---- Data for processing
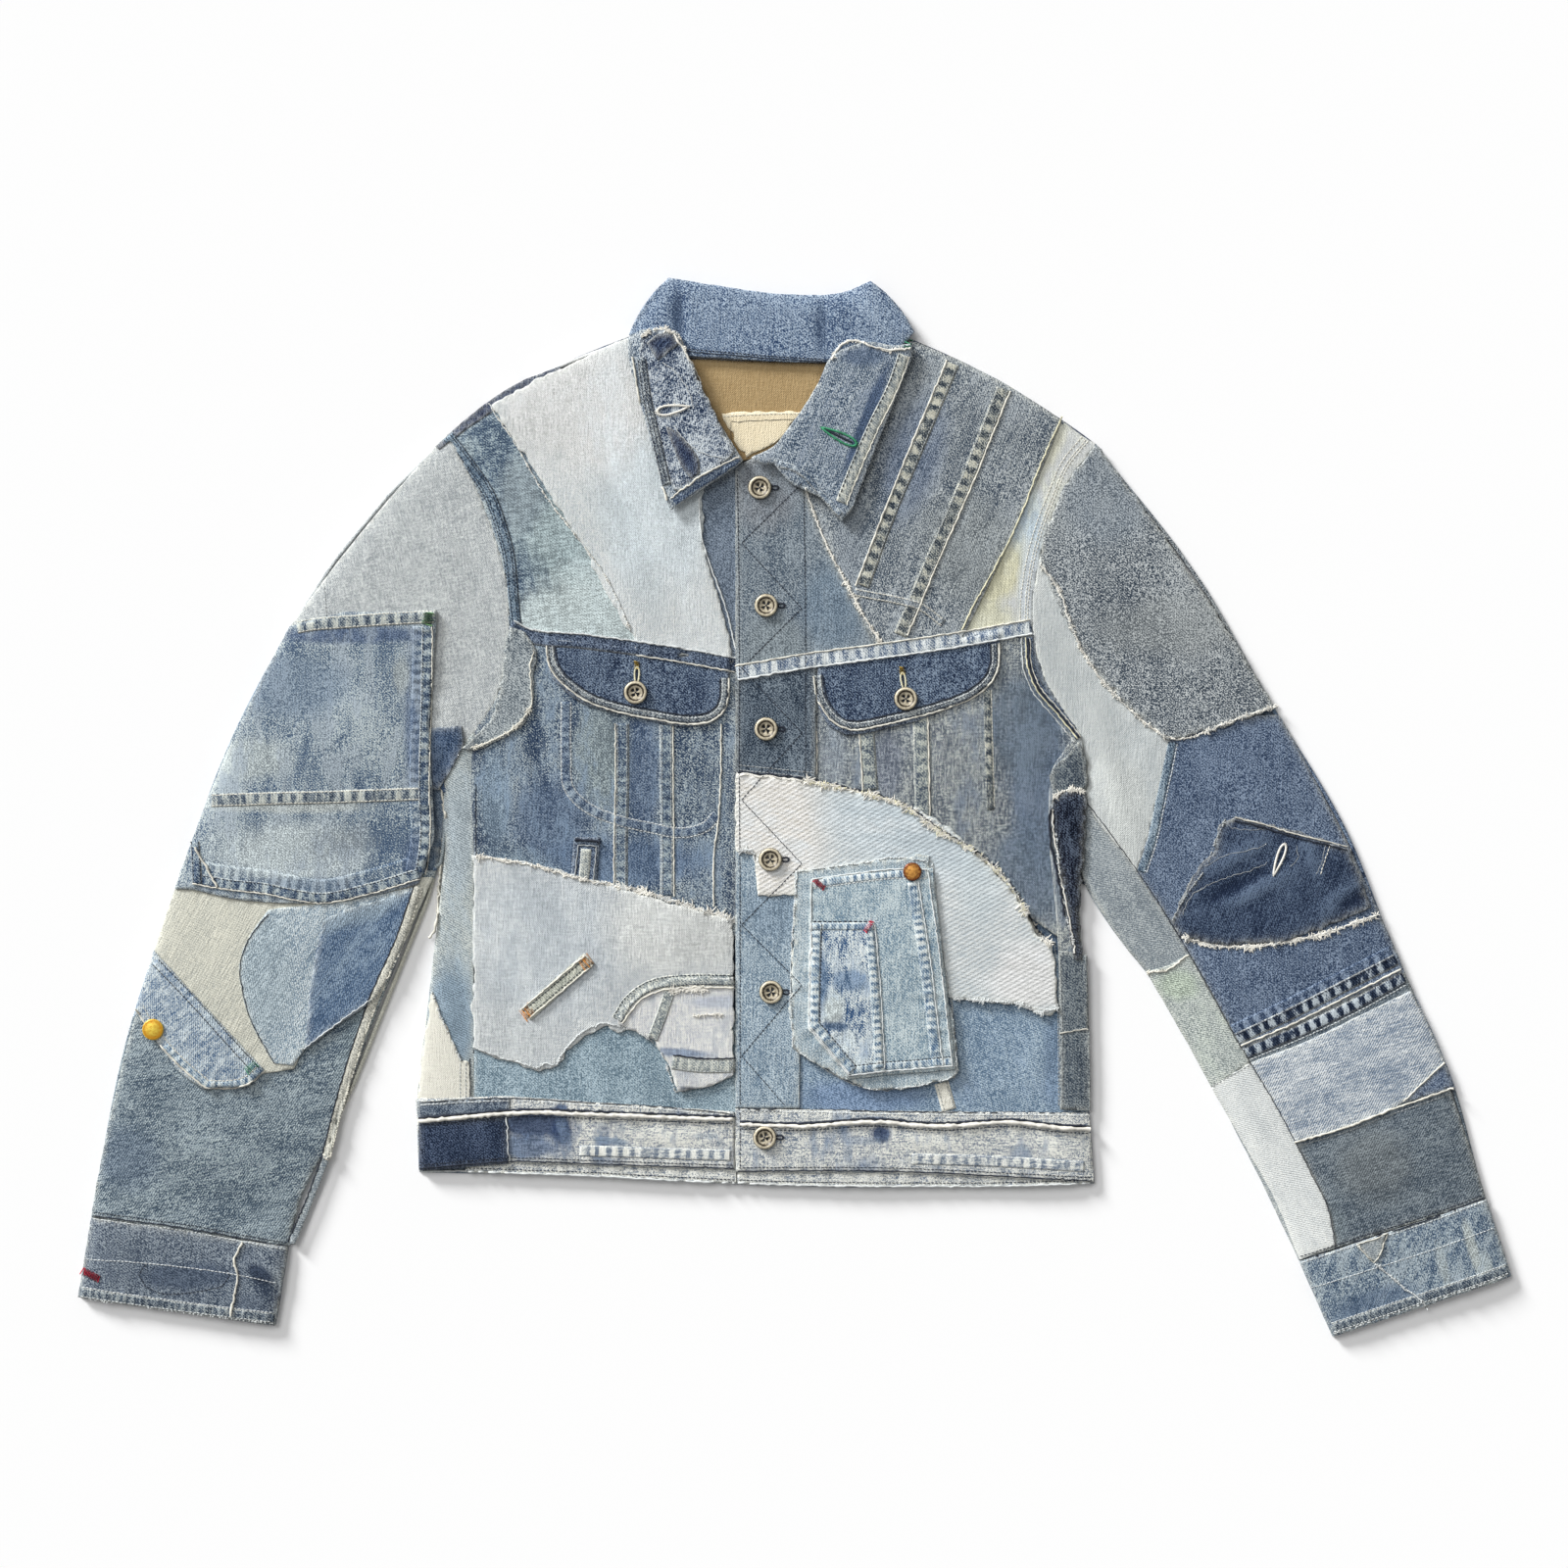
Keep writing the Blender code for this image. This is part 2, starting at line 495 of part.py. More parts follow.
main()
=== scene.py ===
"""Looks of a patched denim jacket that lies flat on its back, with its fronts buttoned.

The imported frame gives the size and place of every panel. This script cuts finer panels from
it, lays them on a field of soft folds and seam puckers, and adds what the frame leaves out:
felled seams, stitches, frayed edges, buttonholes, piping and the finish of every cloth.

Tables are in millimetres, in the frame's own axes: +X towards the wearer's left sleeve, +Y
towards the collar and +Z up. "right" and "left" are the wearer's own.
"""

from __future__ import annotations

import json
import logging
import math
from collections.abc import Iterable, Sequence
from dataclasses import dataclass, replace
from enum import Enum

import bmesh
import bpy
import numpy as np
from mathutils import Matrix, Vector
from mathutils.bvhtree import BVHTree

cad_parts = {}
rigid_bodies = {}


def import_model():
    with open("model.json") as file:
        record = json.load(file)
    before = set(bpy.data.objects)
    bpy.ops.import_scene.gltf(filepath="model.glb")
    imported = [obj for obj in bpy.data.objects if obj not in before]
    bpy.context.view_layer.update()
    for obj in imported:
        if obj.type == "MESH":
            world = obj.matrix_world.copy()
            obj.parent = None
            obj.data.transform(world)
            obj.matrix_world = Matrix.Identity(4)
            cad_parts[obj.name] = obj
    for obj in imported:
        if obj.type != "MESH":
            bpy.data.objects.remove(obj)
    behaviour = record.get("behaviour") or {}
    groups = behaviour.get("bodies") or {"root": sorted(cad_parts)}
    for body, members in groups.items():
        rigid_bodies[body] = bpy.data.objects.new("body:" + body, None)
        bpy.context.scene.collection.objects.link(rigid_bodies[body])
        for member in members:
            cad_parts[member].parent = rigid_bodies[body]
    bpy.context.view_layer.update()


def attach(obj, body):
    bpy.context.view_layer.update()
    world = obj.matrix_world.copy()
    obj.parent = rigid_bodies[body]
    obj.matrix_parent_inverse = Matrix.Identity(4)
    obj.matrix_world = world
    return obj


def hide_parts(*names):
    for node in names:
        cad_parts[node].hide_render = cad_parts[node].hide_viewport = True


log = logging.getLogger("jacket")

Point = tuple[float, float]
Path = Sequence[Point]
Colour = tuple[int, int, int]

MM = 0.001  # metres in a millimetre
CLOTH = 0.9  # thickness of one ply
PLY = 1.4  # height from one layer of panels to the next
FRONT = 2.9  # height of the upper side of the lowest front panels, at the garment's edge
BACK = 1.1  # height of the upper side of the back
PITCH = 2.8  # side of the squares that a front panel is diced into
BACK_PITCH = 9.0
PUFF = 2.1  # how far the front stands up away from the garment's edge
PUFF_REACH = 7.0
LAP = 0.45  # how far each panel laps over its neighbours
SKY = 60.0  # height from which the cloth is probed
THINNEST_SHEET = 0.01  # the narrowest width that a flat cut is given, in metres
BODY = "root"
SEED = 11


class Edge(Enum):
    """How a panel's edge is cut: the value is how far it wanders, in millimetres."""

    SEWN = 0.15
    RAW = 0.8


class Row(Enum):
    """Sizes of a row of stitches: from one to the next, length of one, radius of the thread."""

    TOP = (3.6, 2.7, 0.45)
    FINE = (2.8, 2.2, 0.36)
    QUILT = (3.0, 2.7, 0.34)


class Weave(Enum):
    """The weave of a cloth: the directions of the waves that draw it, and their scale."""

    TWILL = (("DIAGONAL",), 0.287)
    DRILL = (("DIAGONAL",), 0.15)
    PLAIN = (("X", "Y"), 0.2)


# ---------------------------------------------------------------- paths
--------
---- Data for processing
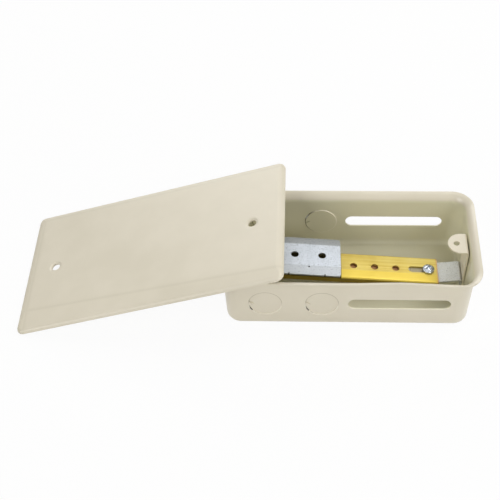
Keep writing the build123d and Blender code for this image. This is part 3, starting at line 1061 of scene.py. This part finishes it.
--------
● Work instructions: Search the records above for the string "node". Copy every line that contains it.

● Expected output:
    for node in names:
        cad_parts[node].hide_render = cad_parts[node].hide_viewport = True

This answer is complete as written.